DO THIS
Where a line of the material contains the string "made", copy that line.

>> Start DATASET CONTENT

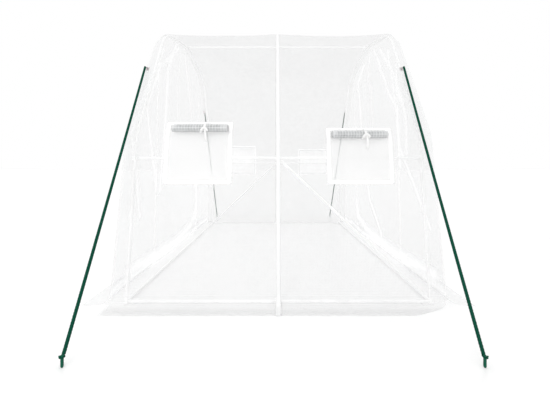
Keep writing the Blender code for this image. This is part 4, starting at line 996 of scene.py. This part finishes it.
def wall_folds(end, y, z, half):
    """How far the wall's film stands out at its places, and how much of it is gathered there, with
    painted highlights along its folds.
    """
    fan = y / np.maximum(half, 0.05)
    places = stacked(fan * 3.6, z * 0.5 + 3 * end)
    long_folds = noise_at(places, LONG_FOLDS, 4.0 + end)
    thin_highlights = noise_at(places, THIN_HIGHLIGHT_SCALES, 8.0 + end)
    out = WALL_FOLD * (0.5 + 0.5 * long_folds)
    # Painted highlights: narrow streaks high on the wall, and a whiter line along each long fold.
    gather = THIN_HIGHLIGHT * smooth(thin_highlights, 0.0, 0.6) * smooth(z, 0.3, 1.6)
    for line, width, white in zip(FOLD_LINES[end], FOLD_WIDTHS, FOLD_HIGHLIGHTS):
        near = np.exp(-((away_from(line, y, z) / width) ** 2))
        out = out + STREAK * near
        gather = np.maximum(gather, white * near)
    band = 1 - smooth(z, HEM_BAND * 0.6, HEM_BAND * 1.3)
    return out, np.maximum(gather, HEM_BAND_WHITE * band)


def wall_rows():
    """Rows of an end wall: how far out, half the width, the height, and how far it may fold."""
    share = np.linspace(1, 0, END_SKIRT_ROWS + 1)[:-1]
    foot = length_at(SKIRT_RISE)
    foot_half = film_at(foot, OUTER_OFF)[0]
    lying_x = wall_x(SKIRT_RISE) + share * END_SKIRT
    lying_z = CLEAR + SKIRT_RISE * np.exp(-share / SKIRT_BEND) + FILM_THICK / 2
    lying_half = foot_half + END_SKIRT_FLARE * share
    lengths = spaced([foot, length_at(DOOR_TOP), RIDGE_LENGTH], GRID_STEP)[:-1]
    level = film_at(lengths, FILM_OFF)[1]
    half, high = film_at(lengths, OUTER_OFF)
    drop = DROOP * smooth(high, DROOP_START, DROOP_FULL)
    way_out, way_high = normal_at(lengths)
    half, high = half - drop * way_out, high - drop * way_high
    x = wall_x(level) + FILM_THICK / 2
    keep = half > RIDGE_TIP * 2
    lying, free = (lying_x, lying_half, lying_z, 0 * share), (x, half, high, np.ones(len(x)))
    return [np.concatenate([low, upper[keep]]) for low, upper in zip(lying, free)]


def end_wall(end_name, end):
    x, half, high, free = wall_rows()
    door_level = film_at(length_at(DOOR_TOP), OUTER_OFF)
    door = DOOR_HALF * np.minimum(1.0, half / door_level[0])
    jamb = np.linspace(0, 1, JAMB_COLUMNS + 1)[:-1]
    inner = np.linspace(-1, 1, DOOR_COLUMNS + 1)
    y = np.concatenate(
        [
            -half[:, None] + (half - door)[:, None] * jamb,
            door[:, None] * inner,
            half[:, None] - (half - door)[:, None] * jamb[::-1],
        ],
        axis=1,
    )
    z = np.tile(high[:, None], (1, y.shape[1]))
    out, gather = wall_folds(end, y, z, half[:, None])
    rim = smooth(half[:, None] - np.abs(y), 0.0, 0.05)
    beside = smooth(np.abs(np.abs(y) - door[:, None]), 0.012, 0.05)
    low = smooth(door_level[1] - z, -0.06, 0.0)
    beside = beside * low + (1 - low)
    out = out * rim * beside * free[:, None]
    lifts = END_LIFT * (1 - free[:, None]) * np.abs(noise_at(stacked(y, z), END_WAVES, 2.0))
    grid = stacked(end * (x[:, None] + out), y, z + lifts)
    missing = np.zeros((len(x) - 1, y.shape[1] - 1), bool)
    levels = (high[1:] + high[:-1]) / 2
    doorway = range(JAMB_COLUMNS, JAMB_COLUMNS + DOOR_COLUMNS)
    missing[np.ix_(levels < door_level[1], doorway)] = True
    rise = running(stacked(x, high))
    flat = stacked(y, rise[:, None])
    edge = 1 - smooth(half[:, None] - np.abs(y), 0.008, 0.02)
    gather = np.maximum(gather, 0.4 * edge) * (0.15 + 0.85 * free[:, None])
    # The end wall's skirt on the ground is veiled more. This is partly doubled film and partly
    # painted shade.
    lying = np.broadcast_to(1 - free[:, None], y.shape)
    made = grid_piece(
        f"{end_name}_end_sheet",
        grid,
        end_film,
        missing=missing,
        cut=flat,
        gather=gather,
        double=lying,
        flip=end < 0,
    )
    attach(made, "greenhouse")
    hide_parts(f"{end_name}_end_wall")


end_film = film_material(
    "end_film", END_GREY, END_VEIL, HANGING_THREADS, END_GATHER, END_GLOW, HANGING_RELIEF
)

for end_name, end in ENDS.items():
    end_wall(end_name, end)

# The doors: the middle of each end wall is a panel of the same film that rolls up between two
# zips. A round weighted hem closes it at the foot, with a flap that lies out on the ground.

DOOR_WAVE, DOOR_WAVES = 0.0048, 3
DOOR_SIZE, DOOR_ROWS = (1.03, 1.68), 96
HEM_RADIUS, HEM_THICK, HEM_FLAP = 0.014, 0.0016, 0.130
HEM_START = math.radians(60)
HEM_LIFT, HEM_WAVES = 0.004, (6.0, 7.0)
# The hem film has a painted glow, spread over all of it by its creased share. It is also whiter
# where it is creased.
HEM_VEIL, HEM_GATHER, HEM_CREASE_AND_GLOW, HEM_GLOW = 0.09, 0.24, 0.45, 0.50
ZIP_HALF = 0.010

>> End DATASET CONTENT
>> Start DATASET CONTENT

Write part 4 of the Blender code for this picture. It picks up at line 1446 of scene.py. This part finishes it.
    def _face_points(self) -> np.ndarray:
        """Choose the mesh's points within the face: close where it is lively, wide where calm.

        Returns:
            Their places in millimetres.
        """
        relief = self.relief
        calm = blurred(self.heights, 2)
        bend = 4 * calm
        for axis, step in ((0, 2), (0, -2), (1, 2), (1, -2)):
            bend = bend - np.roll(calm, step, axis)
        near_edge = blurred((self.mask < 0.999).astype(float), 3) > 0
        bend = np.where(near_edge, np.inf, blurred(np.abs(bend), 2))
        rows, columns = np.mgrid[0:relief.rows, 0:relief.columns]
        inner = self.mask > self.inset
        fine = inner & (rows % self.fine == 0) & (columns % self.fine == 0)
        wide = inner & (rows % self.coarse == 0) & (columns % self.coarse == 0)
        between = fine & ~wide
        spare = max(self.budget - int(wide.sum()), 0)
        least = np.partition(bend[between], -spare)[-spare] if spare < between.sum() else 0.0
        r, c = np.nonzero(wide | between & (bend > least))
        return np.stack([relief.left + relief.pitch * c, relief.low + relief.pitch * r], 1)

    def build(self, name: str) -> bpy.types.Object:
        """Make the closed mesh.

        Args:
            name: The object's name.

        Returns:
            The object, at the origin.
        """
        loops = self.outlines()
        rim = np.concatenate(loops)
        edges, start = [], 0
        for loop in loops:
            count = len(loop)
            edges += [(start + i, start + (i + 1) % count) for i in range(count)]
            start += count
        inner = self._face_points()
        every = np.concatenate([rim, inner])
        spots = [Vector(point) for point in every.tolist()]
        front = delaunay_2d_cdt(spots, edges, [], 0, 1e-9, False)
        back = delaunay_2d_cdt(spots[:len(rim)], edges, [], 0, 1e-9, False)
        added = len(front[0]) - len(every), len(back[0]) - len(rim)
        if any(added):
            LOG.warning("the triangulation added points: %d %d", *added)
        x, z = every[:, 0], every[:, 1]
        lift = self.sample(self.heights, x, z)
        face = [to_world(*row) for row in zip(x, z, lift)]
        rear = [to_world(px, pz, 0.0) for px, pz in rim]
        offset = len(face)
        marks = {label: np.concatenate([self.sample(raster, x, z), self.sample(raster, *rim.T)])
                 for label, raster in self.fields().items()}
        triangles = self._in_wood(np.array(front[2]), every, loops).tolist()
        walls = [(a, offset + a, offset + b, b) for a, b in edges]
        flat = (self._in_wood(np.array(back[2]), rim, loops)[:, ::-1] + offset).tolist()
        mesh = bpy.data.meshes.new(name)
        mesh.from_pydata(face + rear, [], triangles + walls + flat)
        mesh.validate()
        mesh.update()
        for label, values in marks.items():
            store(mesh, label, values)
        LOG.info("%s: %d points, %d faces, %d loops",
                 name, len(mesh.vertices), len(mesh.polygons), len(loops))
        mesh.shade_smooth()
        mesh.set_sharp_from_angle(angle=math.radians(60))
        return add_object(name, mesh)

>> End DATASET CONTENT

ANSWER IN FULL
    made = grid_piece(
    attach(made, "greenhouse")